Acetone, a powerful solvent found in nail polish remover and some industrial cleaners, is notorious for its effect on plastic, resin, and polymer clay beads. It dissolves the surface almost immediately, causing softening, smearing, or complete disintegration. Even a brief exposure—such as contact from fingers recently wiped with an acetone-soaked cloth—can leave lasting fingerprints or blemishes. For beadworkers using acrylic beads or handmade polymer components, keeping acetone far from the workspace is critical. Alcohol-based cleaners, though less aggressive than acetone, can still pose a risk, particularly to dyed or painted beads. Alcohol can cause bleeding of dyes in seed beads, especially in lower-quality or vintage varieties, and may alter the appearance of foil-backed crystals or remove protective coatings from imitation pearls.
Perfumes, body lotions, and hairsprays, although not cleaning agents, present another class of chemical hazards. These personal care products often contain alcohol, oils, and solvents that can accumulate on the surface of beads and findings, causing discoloration, stickiness, or dulling over time. Pearls—both cultured and faux—are especially vulnerable to these substances. Their nacre coating, formed from layers of calcium carbonate, is porous and easily damaged by acidity or alcohol, leading to peeling or loss of luster. Many beading guides now recommend that jewelry be the last thing put on and the first thing taken off, to reduce the chance of exposure to these products.
Sulfur-containing compounds also deserve special mention. Sulfur can be found in some rubber, latex, and certain types of felt or foam. When beads are stored in contact with these materials over time, especially in sealed containers, they can suffer from tarnish or corrosion. Silver, brass, and copper findings are the most visibly affected, developing a darkened patina or even greenish corrosion if the exposure is prolonged. However, some glass beads with reactive surface treatments—like those containing silver foil or metallic inclusions—can also change color or lose clarity when exposed to sulfur compounds. It is therefore recommended that such beads be stored in acid-free containers or inert plastic bags, away from rubber bands, foam inserts, or sulfur-containing anti-tarnish strips not specifically designed for silver-safe storage.

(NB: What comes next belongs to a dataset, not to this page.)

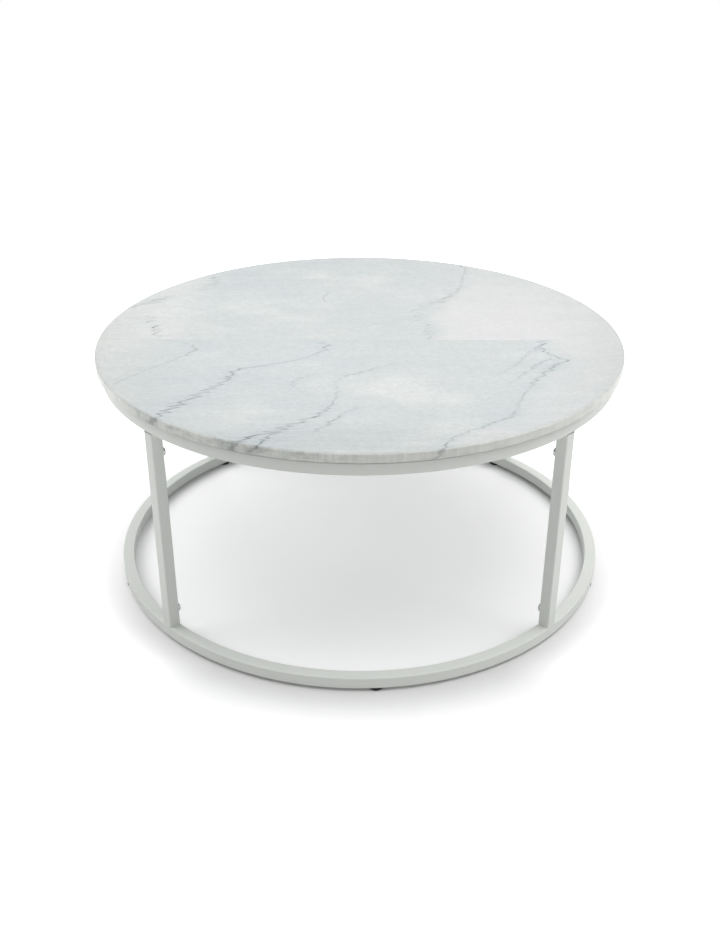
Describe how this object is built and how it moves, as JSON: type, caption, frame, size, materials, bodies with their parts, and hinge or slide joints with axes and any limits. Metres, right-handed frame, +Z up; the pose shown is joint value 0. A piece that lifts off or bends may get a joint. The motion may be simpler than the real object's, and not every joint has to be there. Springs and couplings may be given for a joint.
{
  "type": "coffee table",
  "caption": "Low round coffee table: a thin marble disc on an open frame of square-tube rings joined by bolted upright legs, on levelling feet.",
  "frame": {"origin": "on the floor, under the centre of the round top", "axes": "+Z up; -Y is the front that the picture shows, +X is to the right seen from the front; the joint between the slabs runs along X"},
  "size_m": [0.8998, 0.8999, 0.42],
  "materials": {
    "marble": "polished pale marble with fine grey veins",
    "powder_coat": "satin off-white powder coat on steel",
    "zinc_steel": "bright zinc plate",
    "brass_insert": "plain turned brass",
    "clear_pad": "clear soft silicone",
    "black_nylon": "moulded black nylon"
  },
  "bodies": {
    "frame": {"marble_rear_slab": "marble", "marble_front_slab": "marble", "top_ring": "powder_coat", "cross_rail": "powder_coat", "fixing_tabs": "powder_coat", "upper_spigots": "powder_coat", "leg_front_left": "powder_coat", "leg_front_right": "powder_coat", "leg_rear_left": "powder_coat", "leg_rear_right": "powder_coat", "bottom_ring": "powder_coat", "lower_spigots": "powder_coat", "upper_weld_nuts": "zinc_steel", "lower_weld_nuts": "zinc_steel", "upper_leg_bolts": "zinc_steel", "lower_leg_bolts": "zinc_steel", "spring_washers": "zinc_steel", "flat_washers": "zinc_steel", "marble_inserts": "brass_insert", "tab_screws": "zinc_steel", "ring_pads": "clear_pad", "rail_pads": "clear_pad", "foot_nuts": "zinc_steel"},
    "foot_front_base": {"foot_front_base": "black_nylon"},
    "foot_front_stud": {"foot_front_stud": "zinc_steel"},
    "foot_right_base": {"foot_right_base": "black_nylon"},
    "foot_right_stud": {"foot_right_stud": "zinc_steel"},
    "foot_left_base": {"foot_left_base": "black_nylon"},
    "foot_left_stud": {"foot_left_stud": "zinc_steel"},
    "foot_rear_right_base": {"foot_rear_right_base": "black_nylon"},
    "foot_rear_right_stud": {"foot_rear_right_stud": "zinc_steel"},
    "foot_rear_left_base": {"foot_rear_left_base": "black_nylon"},
    "foot_rear_left_stud": {"foot_rear_left_stud": "zinc_steel"}
  },
  "joints": [
    {"name": "foot_front_travel", "type": "slide", "parent": "frame", "child": "foot_front_base", "axis": [0, 0, -1], "range_m": [0, 0.008]},
    {"name": "foot_front_turn", "type": "hinge", "parent": "foot_front_base", "child": "foot_front_stud", "pos_m": [0.02637, -0.43119, 0.004], "axis": [0, 0, -1], "range_deg": [0, 2305]},
    {"name": "foot_right_travel", "type": "slide", "parent": "frame", "child": "foot_right_base", "axis": [0, 0, -1], "range_m": [0, 0.008]},
    {"name": "foot_right_turn", "type": "hinge", "parent": "foot_right_base", "child": "foot_right_stud", "pos_m": [0.40595, -0.14775, 0.004], "axis": [0, 0, -1], "range_deg": [0, 2305]},
    {"name": "foot_left_travel", "type": "slide", "parent": "frame", "child": "foot_left_base", "axis": [0, 0, -1], "range_m": [0, 0.008]},
    {"name": "foot_left_turn", "type": "hinge", "parent": "foot_left_base", "child": "foot_left_stud", "pos_m": [-0.40595, -0.14775, 0.004], "axis": [0, 0, -1], "range_deg": [0, 2305]},
    {"name": "foot_rear_right_travel", "type": "slide", "parent": "frame", "child": "foot_rear_right_base", "axis": [0, 0, -1], "range_m": [0, 0.008]},
    {"name": "foot_rear_right_turn", "type": "hinge", "parent": "foot_rear_right_base", "child": "foot_rear_right_stud", "pos_m": [0.29462, 0.31594, 0.004], "axis": [0, 0, -1], "range_deg": [0, 2305]},
    {"name": "foot_rear_left_travel", "type": "slide", "parent": "frame", "child": "foot_rear_left_base", "axis": [0, 0, -1], "range_m": [0, 0.008]},
    {"name": "foot_rear_left_turn", "type": "hinge", "parent": "foot_rear_left_base", "child": "foot_rear_left_stud", "pos_m": [-0.29462, 0.31594, 0.004], "axis": [0, 0, -1], "range_deg": [0, 2305]}
  ],
  "couplings": [
    {"joint": "foot_front_turn", "follows": "foot_front_travel", "rad_per_m": 5026.5},
    {"joint": "foot_right_turn", "follows": "foot_right_travel", "rad_per_m": 5026.5},
    {"joint": "foot_left_turn", "follows": "foot_left_travel", "rad_per_m": 5026.5},
    {"joint": "foot_rear_right_turn", "follows": "foot_rear_right_travel", "rad_per_m": 5026.5},
    {"joint": "foot_rear_left_turn", "follows": "foot_rear_left_travel", "rad_per_m": 5026.5}
  ]
}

Another often-overlooked source of damage comes from prolonged exposure to skin oils, sweat, and environmental pollutants. Sweat contains salt and urea, both of which can act as mild corrosives. When beadwork is worn frequently, especially in hot or humid climates, these body chemicals can slowly degrade thread, soften leather cord, or stain porous beads like wood, bone, or unsealed ceramic. While regular cleaning with a soft, damp cloth can help mitigate this buildup, any cleaning solution used must be free from detergents, solvents, or surfactants that could worsen the problem. In some cases, lightly sealing vulnerable beads with a non-yellowing, pH-neutral varnish can add an extra layer of protection, though this must be done carefully to avoid altering the appearance or texture of the bead.
Jewelry-cleaning dips and ultrasonic cleaners, while useful for solid metals and hard gemstones, should also be approached with caution in beadwork. These cleaning methods can dislodge delicate settings, strip finishes, and cause beads to rub against one another, leading to abrasion. For example, the vibration of an ultrasonic cleaner can crack fragile vintage glass beads or chip the edges of faceted crystals. Similarly, jewelry dips containing thiourea or other sulfur-based compounds can discolor surface-coated beads and corrode metal-plated findings.

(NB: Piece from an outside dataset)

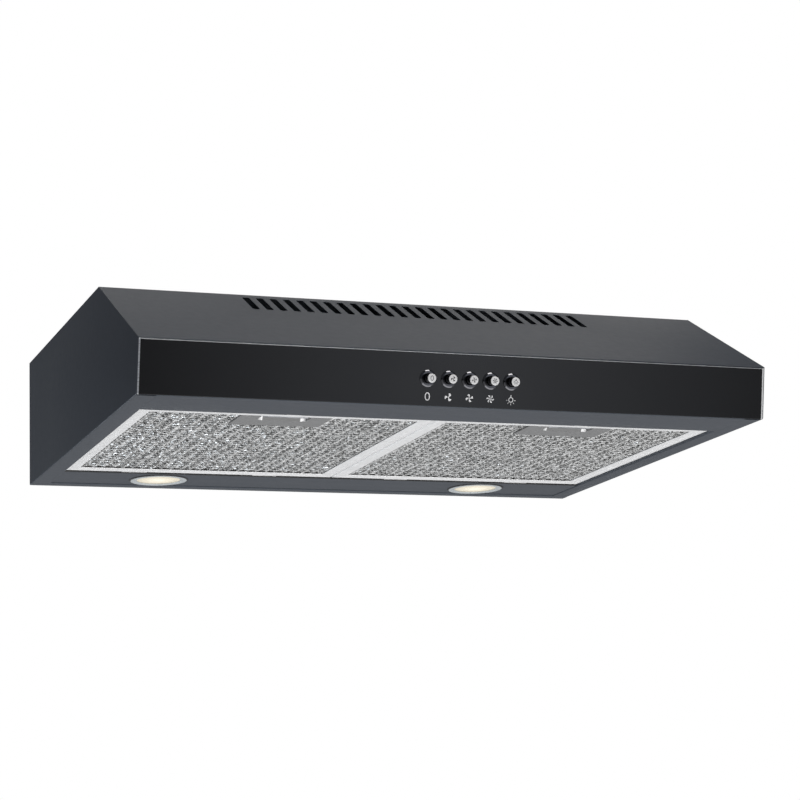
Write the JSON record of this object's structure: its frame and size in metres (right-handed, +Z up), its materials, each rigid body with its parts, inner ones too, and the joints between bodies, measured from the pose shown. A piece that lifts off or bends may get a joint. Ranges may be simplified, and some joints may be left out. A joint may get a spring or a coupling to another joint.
{
  "type": "under cabinet range hood",
  "caption": "Slim under-cabinet kitchen hood with a sloped vented front, glass control strip with push buttons, two lamps, grease filters and twin blowers.",
  "frame": {"origin": "the middle of the top face's rear edge, where the top meets the wall plane", "axes": "+X to the hood's right seen from the front, +Y into the wall, +Z up out of the top face"},
  "size_m": [0.7, 0.5477, 0.19],
  "materials": {
    "dark_powder_coat": "satin",
    "black_glass": "gloss",
    "trim_aluminium": "satin",
    "filter_aluminium": "satin",
    "mesh_aluminium": "satin",
    "latch_grey": "satin",
    "galvanised_steel": "satin",
    "bright_chrome": "polished",
    "black_plastic": "matte",
    "white_plastic": "satin",
    "rotor_plastic": "satin",
    "lamp_diffuser": "satin",
    "lamp_trim_metal": "satin",
    "motor_steel": "satin",
    "wire_insulation": "matte",
    "spring_steel": "gloss"
  },
  "bodies": {
    "canopy": {"canopy_sheet": "dark_powder_coat", "rear_panel": "dark_powder_coat", "side_panel_left": "dark_powder_coat", "side_panel_right": "dark_powder_coat", "front_rail": "dark_powder_coat", "lamp_panel": "dark_powder_coat", "front_glass": "black_glass", "top_trim": "trim_aluminium", "end_trim_left": "trim_aluminium", "end_trim_right": "trim_aluminium", "button_bezels": "bright_chrome", "switch_block": "black_plastic", "switch_bracket": "galvanised_steel", "led_driver": "white_plastic", "outlet_box": "galvanised_steel", "vent_duct": "galvanised_steel", "duct_collar": "black_plastic", "capacitor": "white_plastic", "terminal_box": "white_plastic", "cable_grommet": "wire_insulation", "wiring_harness": "wire_insulation", "fasteners": "bright_chrome", "lamp_trim_left": "lamp_trim_metal", "lamp_lens_left": "lamp_diffuser", "lamp_housing_left": "trim_aluminium", "scroll_band_left": "galvanised_steel", "inlet_plate_left": "galvanised_steel", "motor_plate_left": "galvanised_steel", "motor_left": "motor_steel", "inlet_grille_left": "black_plastic", "lamp_trim_right": "lamp_trim_metal", "lamp_lens_right": "lamp_diffuser", "lamp_housing_right": "trim_aluminium", "scroll_band_right": "galvanised_steel", "inlet_plate_right": "galvanised_steel", "motor_plate_right": "galvanised_steel", "motor_right": "motor_steel", "inlet_grille_right": "black_plastic"},
    "filter_left": {"filter_frame_left": "filter_aluminium", "filter_mesh_left": "mesh_aluminium", "latch_plate_left": "latch_grey", "latch_spring_left": "spring_steel"},
    "latch_left": {"latch_slide_left": "galvanised_steel"},
    "filter_right": {"filter_frame_right": "filter_aluminium", "filter_mesh_right": "mesh_aluminium", "latch_plate_right": "latch_grey", "latch_spring_right": "spring_steel"},
    "latch_right": {"latch_slide_right": "galvanised_steel"},
    "off_button": {"button_off": "bright_chrome"},
    "speed_1_button": {"button_speed_1": "bright_chrome"},
    "speed_2_button": {"button_speed_2": "bright_chrome"},
    "speed_3_button": {"button_speed_3": "bright_chrome"},
    "light_button": {"button_light": "bright_chrome"},
    "rotor_left": {"impeller_left": "rotor_plastic"},
    "rotor_right": {"impeller_right": "rotor_plastic"},
    "damper_front": {"damper_flap_front": "rotor_plastic"},
    "damper_rear": {"damper_flap_rear": "rotor_plastic"},
    "changeover": {"changeover_flap": "black_plastic"}
  },
  "joints": [
    {"name": "filter_tilt_left", "type": "hinge", "parent": "canopy", "child": "filter_left", "pos_m": [-0.1641, -0.0902, -0.1464], "axis": [1, 0, 0], "range_deg": [0, 75]},
    {"name": "latch_pull_left", "type": "slide", "parent": "filter_left", "child": "latch_left", "axis": [0, 1, 0], "range_m": [0, 0.006], "stiffness_N_per_m": 400, "springref_m": -0.004},
    {"name": "filter_tilt_right", "type": "hinge", "parent": "canopy", "child": "filter_right", "pos_m": [0.1641, -0.0902, -0.1464], "axis": [1, 0, 0], "range_deg": [0, 75]},
    {"name": "latch_pull_right", "type": "slide", "parent": "filter_right", "child": "latch_right", "axis": [0, 1, 0], "range_m": [0, 0.006], "stiffness_N_per_m": 400, "springref_m": -0.004},
    {"name": "press_off", "type": "slide", "parent": "canopy", "child": "off_button", "axis": [0, 0.9812, 0.1927], "range_m": [0, 0.004], "stiffness_N_per_m": 500, "springref_m": -0.002},
    {"name": "press_speed_1", "type": "slide", "parent": "canopy", "child": "speed_1_button", "axis": [0, 0.9812, 0.1927], "range_m": [0, 0.004], "stiffness_N_per_m": 500, "springref_m": -0.002},
    {"name": "press_speed_2", "type": "slide", "parent": "canopy", "child": "speed_2_button", "axis": [0, 0.9812, 0.1927], "range_m": [0, 0.004], "stiffness_N_per_m": 500, "springref_m": -0.002},
    {"name": "press_speed_3", "type": "slide", "parent": "canopy", "child": "speed_3_button", "axis": [0, 0.9812, 0.1927], "range_m": [0, 0.004], "stiffness_N_per_m": 500, "springref_m": -0.002},
    {"name": "press_light", "type": "slide", "parent": "canopy", "child": "light_button", "axis": [0, 0.9812, 0.1927], "range_m": [0, 0.004], "stiffness_N_per_m": 500, "springref_m": -0.002},
    {"name": "rotor_spin_left", "type": "hinge", "parent": "canopy", "child": "rotor_left", "pos_m": [-0.165, -0.215, -0.055], "axis": [0, 0, 1], "continuous": true},
    {"name": "rotor_spin_right", "type": "hinge", "parent": "canopy", "child": "rotor_right", "pos_m": [0.165, -0.215, -0.055], "axis": [0, 0, 1], "continuous": true},
    {"name": "damper_lift_front", "type": "hinge", "parent": "canopy", "child": "damper_front", "pos_m": [0, -0.1435, 0.006], "axis": [-1, 0, 0], "range_deg": [0, 75]},
    {"name": "damper_lift_rear", "type": "hinge", "parent": "canopy", "child": "damper_rear", "pos_m": [0, -0.1365, 0.006], "axis": [1, 0, 0], "range_deg": [0, 75]},
    {"name": "changeover_swing", "type": "hinge", "parent": "canopy", "child": "changeover", "pos_m": [0, -0.298, -0.009], "axis": [-1, 0, 0], "range_deg": [0, 40]}
  ]
}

Even adhesives used in repair or mixed-media beadwork can introduce chemical risks. Cyanoacrylate glues (commonly known as super glue) and epoxy resins can release fumes that cloud nearby crystals, damage polymer beads, or react with coatings. When gluing components near delicate beads, it is essential to use adhesives with a known curing profile and to apply them sparingly with precise tools, taking care to avoid contact with bead surfaces unless the product is verified safe for such use.
In the context of modern beading standards, chemical safety is not only a matter of best practices but also an integral part of design planning and aftercare guidance. Designers creating pieces for retail or custom commission increasingly include care instructions that specify what substances to avoid, how to clean the item, and how to store it. Retailers and bead suppliers also contribute by labeling their products with information about finish durability, resistance to cleaning agents, and compatibility with certain adhesives or storage materials. This culture of awareness allows for more informed decisions at every stage of the beading process—from material selection to daily wear.
Protecting beads from chemical damage requires a combination of product knowledge, environmental control, and mindful handling. While the materials used in beadwork may be beautiful, they are not always as robust as they appear. Recognizing the invisible threats posed by everyday chemicals empowers beadworkers to extend the life and luster of their creations, ensuring that the effort invested in crafting each piece is preserved for years to come. In a discipline built on detail and patience, such vigilance is both a practical necessity and a reflection of the respect artisans hold for their materials.